Wednesday, May 05, 2010

An Offshore Disaster

My response to the Gulf of Mexico oil well disaster
  


The headlines have been the same over the past few weeks: an offshore oil well exploded and is now gushing great gobs of Texas Tea into the Gulf of Mexico. The perpetrator? BP Oil Company. Heroically, Gulf Oil is building a giant cone or dome to siphon off the spurting crude. They just managed to cap one of the three leaks miles deep under the waves.

Meanwhile, locals in a boat just saw a sea turtle swimming through the crud, obviously distressed. Not being trained in animal rescue, they could only stand by helplessly. Get ready for lots more helpless hand-wringing as the images of other victims, bird, animal and human, start coming in.

No crime has been nearly as bad as this one in the U.S., ever. This oil well already qualifies as the worst industrial and environmental accident in the U.S. in history, and it has just begun. Judging by past precedent, the company is certain to get away with this. After all, Exxon slipped free of the massive destruction that the crash of its tanker the Exxon Valdez did to Alaska in the 1980's. The headlines declared in big letters that they had lost a court case and were slapped with an impressive amount of punitive damages. Then a little while later a tiny headline whispered that the damages had been reduced to a slap on the wrist. Companies with that much money can keep the law and politics in their back pocket. Worse, BP is not even an American company. Its huge wealth is beyond the world's most powerful nation's power to touch or regulate.

Authorities are responding to this disaster in accordance with state-corporatist ideology. The American president rushed to the distressed company's bedside, offering to hold its hand, assuring the industry that he will defend the unalienable right of Big Oil to drill for more crude off American coasts. He made it clear that he stands ready to protect these corporations from the dire danger of a public backlash.

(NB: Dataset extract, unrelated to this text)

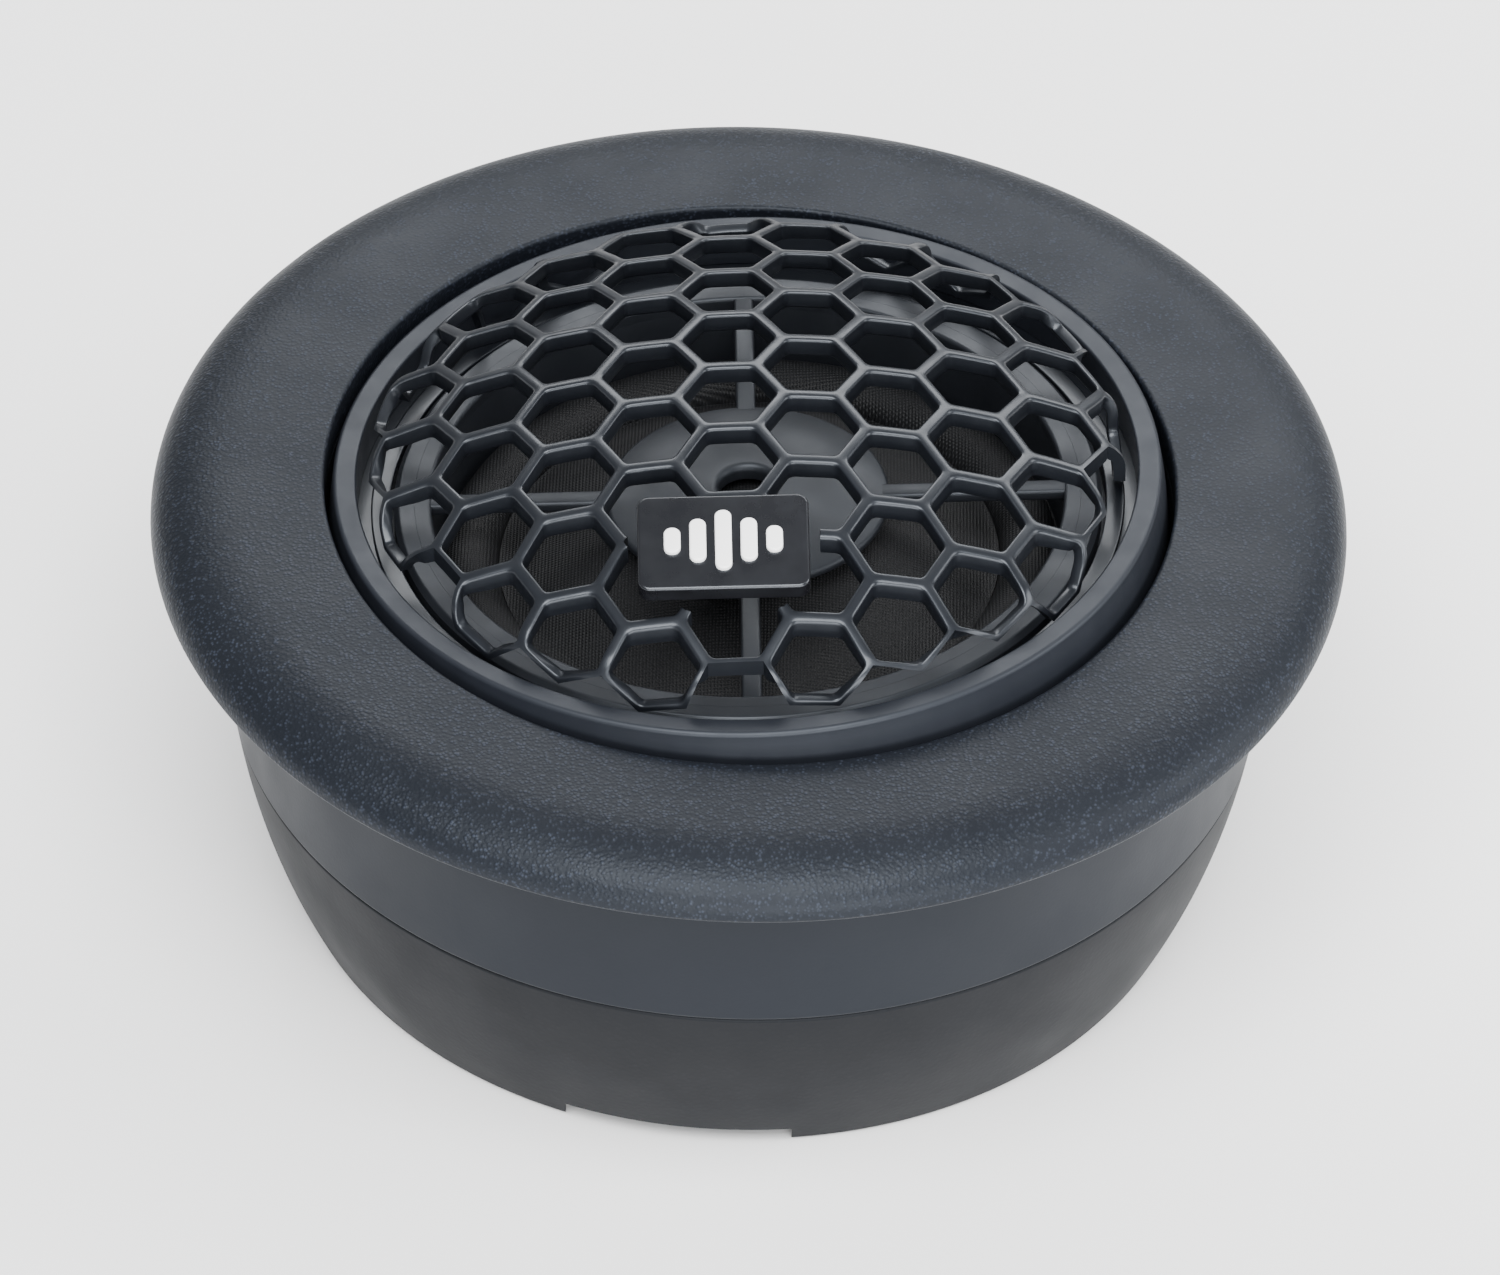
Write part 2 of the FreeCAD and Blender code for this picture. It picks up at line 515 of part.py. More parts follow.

I wonder what the response would be if the world had a government and a court. I love to fantasize about how events might play out. First of all, no company, no matter how international or complex, could go the authority of a world government. How about this scenario:

A world government's first step would be simply to disband BP Oil. Take it and all of its parent and subsidiary companies, and kill it. This is something that would never happen in the U.S. right now. No company has been broken up by a American government on any level for at least thirty years, even the most egregiously criminal. But as I say, no crime can equal this one.

There would be no need for a trial, the world government would just end the company's corporate charter and freeze its bank accounts. For the past couple of centuries, corporations have fought for and won most of the rights that humans enjoy; it is only right that they should be subject to the sanctions that humans suffer when they do great wrongs.

Consider this. It seems fair and right murderers should be kept a long time on death row, in case of a mistake. But why be so hesitant to do that to an abstract entity like a corporation? When a company commits a crime there is no need for delay or court cases, a responsible authority would disband it forthwith. Nobody dies, no blood is shed. A few careers are interrupted, but involvement in misbehaviour on this scale would, or should, end such a career anyway.

A world government with the authority to summarily execute corporations would command more respect than the fawning lickspittles that supposedly regulate them now. It would set an example by immediately selling off BP's assets and allocating the money to repair the damage their crimes have done to the environment and smaller, honest companies who are suffering from this act, such as fishermen. If any funds remain after the cleanup from BP's present assets of some 242 billion dollars (<http://www.wolframalpha.com/input/?i=assets+of+bp+>), use them to mitigate the damage that the oil industry as a whole is doing to the environment.

If none of this sends a chill through the industry, go ahead and jail BP's board of directors, CEO and entire upper management. They jailed Nazi's in the Nuremberg Trials, didn't they? If you walk through a store and you take a stick of gum, they will jail you, won't they? Why should far worse crimes than shoplifting hide behind a corporation's veil of immunity?

The burning of carbon is a sunset industry anyway, so any shock that these measures do to the economy can only be for the good. Let the wealth of BP and its cronies be given as grants for building offshore wind turbines. Renewable electric power facilities are inherently safer, anyway. An offshore wind turbine may fall over in a storm, but the damage would be nothing compared to an uncapped oil well.